Kepala Seksi Intelijen Kejaksaan Negeri Jakarta Pusat Bani Immanuel Ginting mengatakan sidang putusan yang digelar pada Rabu (10/8) menjatuhkan vonis terhadap tiga tersangka, yakni mantan Kepala Cabang Pembantu Bank DKI Muara Angke M. Taufik, mantan Kepala Cabang Bank DKI Permata Hijau Joko Pranoto, dan pihak swasta atau mantan Direktur Utama PT Broadbiz Asia Robby Irwanto.

"Putusan telah dibacakan Majelis Hakim pada Rabu (10/8). Kemudian kami masih menunggu kelanjutannya karena Jaksa Penuntut Umum memberikan waktu selama tujuh hari kepada terdakwa untuk mengajukan banding atau menerima putusan itu," kata Bani dilansir ANTARA, Kamis, 11 Agustus.

Majelis Hakim juga mengenakan hukuman denda kepada masing-masing eks kepala cabang Bank DKI tersebut sebesar Rp200 juta.

Sementara itu, terdakwa Robby Irwanto divonis kurungan penjara selama 10 tahun dan denda sebesar Rp500 juta serta membayar uang pengganti sebesar Rp39,15 miliar.

"Jika terpidana tidak membayar uang pengganti paling lama dalam satu bulan sesudah putusan berkekuatan hukum tetap, harta bendanya dapat disita oleh jaksa dan dilelang untuk menutupi uang pengganti tersebut," kata Bani.

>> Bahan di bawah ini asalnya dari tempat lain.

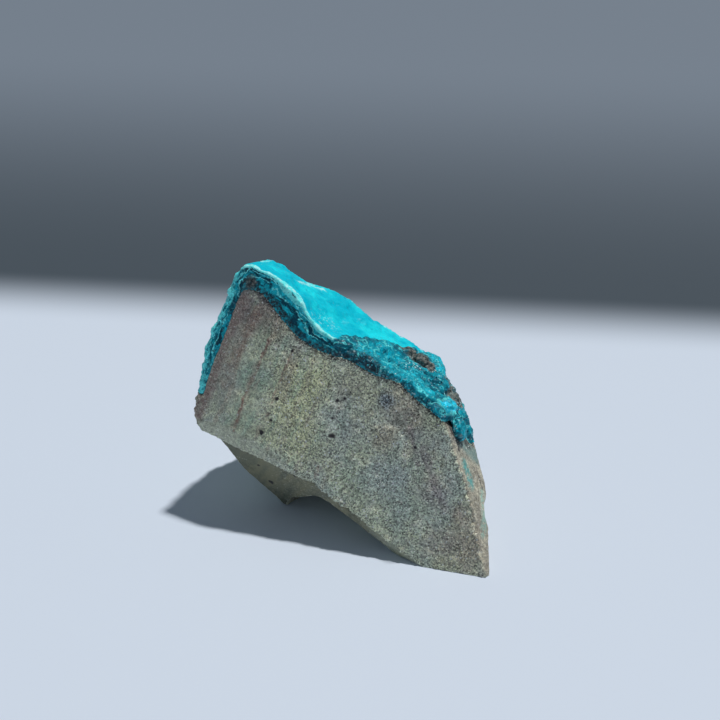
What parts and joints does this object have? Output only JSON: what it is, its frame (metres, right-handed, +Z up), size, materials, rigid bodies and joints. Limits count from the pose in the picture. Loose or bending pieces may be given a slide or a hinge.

Ketiga terdakwa dijerat pasal 2 Ayat (1) jo Pasal 18 ayat (1) huruf b UU Pemberantasan Tindak Pidana Korupsi.

Dalam perkara ini, dua eks pimpinan cabang Bank DKI terbukti melakukan tindak pidana korupsi dalam memberikan  KPA Tunai bertahap kepada PT Broadbiz Asia pada kurun waktu 2011 sampai 2017.

Penyidik Kejaksaan Negeri Jakarta Pusat menemukan adanya pemalsuan data terhadap debitur. Pada kenyataannya, debitur tidak pernah mengajukan kredit ke Bank DKI

Selain itu, tidak ada jaminan atas KPA Tunai Bertahap yang dikucurkan oleh Bank DKI, sehingga  KPA Tunai Bertahap menjadi macet sedangkan pihak Bank DKI tidak mempunyai agunan untuk pemulihan atas KPA Tunai Bertahap yang macet tersebut.

Akibatnya, negara mengalami kerugian sekitar Rp39,15 miliar.